■ Prompt ■
Your task is to gather the lines below that hold the string "None".

■ Working data ■
────
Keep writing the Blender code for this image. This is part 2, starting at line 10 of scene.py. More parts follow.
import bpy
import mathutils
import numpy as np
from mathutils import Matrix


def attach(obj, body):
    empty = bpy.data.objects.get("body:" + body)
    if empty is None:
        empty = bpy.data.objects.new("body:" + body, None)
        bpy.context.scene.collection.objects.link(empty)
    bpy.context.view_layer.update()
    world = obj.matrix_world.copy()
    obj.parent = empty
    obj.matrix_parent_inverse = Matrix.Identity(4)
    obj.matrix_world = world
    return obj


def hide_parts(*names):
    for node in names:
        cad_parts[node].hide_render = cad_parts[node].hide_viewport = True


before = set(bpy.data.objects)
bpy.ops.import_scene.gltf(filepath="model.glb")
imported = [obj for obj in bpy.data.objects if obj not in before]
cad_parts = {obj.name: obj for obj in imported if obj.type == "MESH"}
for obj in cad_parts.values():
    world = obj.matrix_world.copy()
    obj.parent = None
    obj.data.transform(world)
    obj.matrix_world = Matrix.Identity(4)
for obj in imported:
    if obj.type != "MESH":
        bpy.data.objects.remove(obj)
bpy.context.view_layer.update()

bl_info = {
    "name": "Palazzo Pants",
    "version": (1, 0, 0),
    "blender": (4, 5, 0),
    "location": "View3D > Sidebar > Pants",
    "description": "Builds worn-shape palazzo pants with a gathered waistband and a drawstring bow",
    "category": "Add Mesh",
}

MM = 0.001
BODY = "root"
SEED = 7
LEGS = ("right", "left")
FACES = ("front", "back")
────
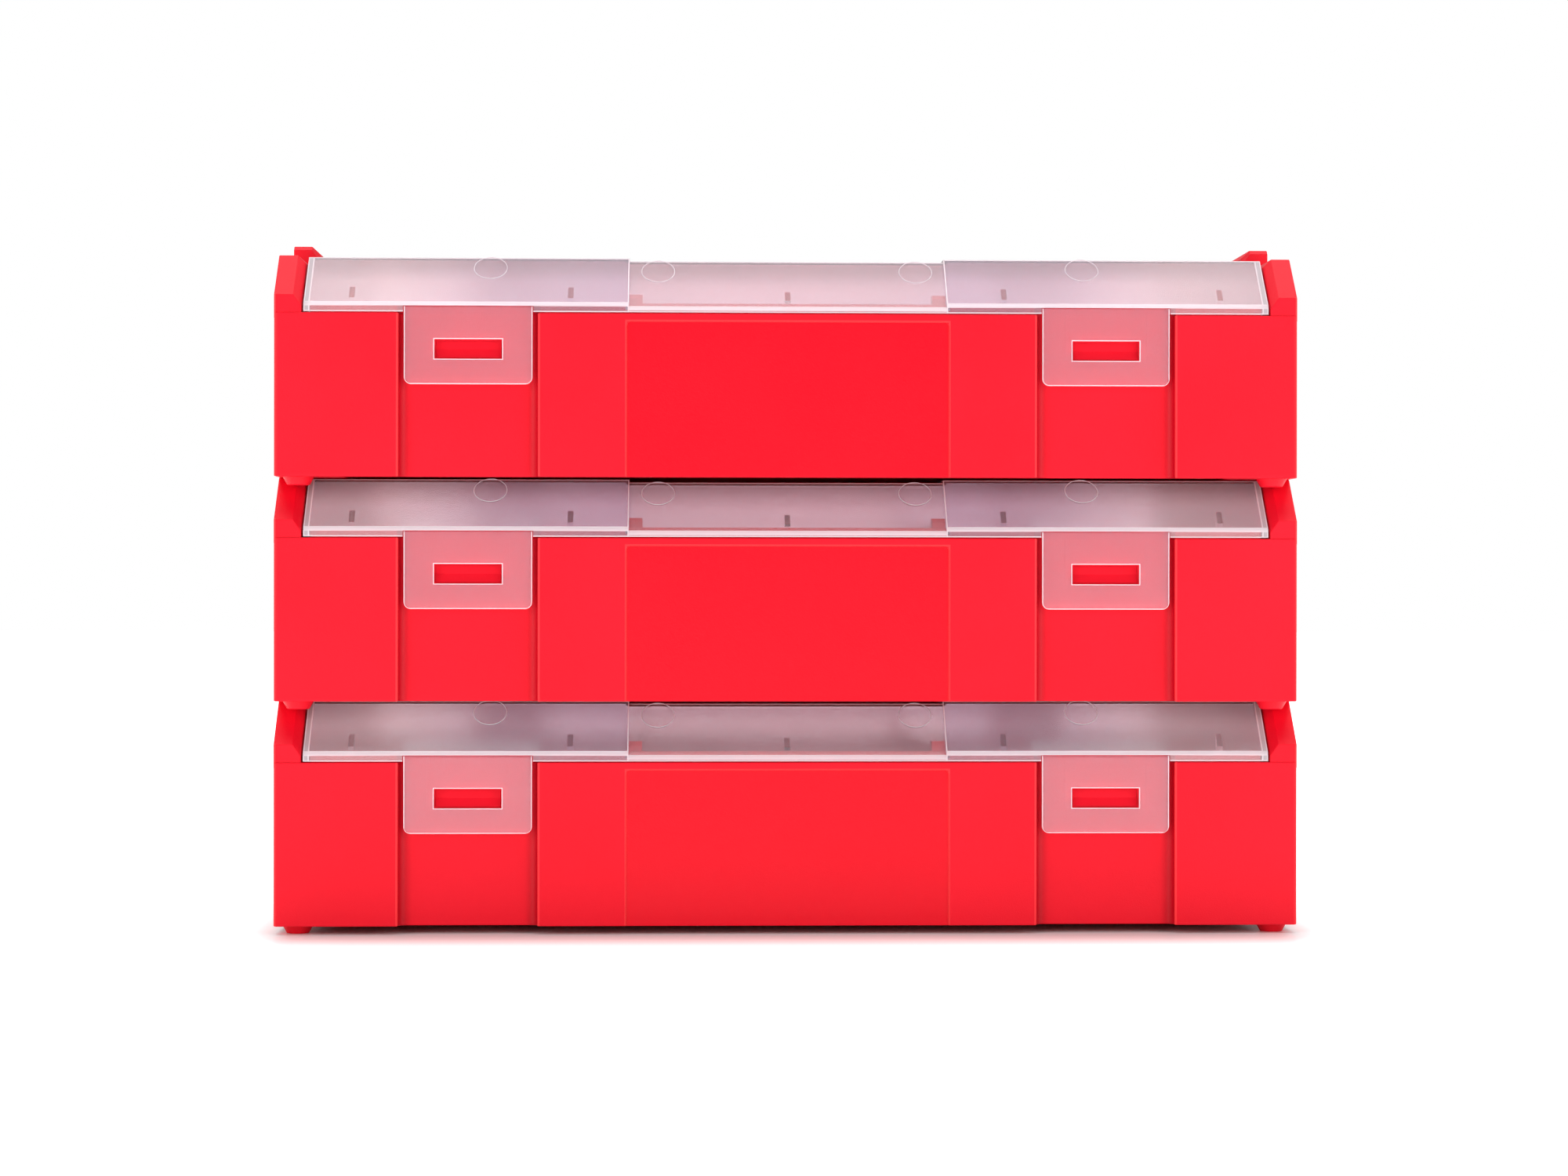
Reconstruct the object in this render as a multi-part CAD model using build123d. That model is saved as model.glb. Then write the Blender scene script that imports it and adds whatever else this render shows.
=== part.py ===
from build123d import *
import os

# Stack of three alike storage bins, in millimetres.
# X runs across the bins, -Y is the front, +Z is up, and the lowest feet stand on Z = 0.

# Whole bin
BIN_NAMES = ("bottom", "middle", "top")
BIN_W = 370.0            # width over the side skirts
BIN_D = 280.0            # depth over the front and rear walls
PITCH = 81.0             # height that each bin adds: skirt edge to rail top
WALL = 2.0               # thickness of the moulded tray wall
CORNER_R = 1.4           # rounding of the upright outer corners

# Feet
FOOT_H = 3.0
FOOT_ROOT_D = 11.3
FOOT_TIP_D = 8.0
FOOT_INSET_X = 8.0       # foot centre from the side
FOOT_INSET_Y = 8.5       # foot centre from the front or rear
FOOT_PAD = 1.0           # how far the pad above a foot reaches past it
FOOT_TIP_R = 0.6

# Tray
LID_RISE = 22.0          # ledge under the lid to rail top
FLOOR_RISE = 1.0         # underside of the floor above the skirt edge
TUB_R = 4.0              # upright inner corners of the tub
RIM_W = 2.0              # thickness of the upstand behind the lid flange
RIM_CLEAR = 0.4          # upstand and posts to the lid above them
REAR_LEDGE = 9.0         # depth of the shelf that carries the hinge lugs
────
■ Reply ■
    if empty is None:
        empty = bpy.data.objects.new("body:" + body, None)
    obj.parent = None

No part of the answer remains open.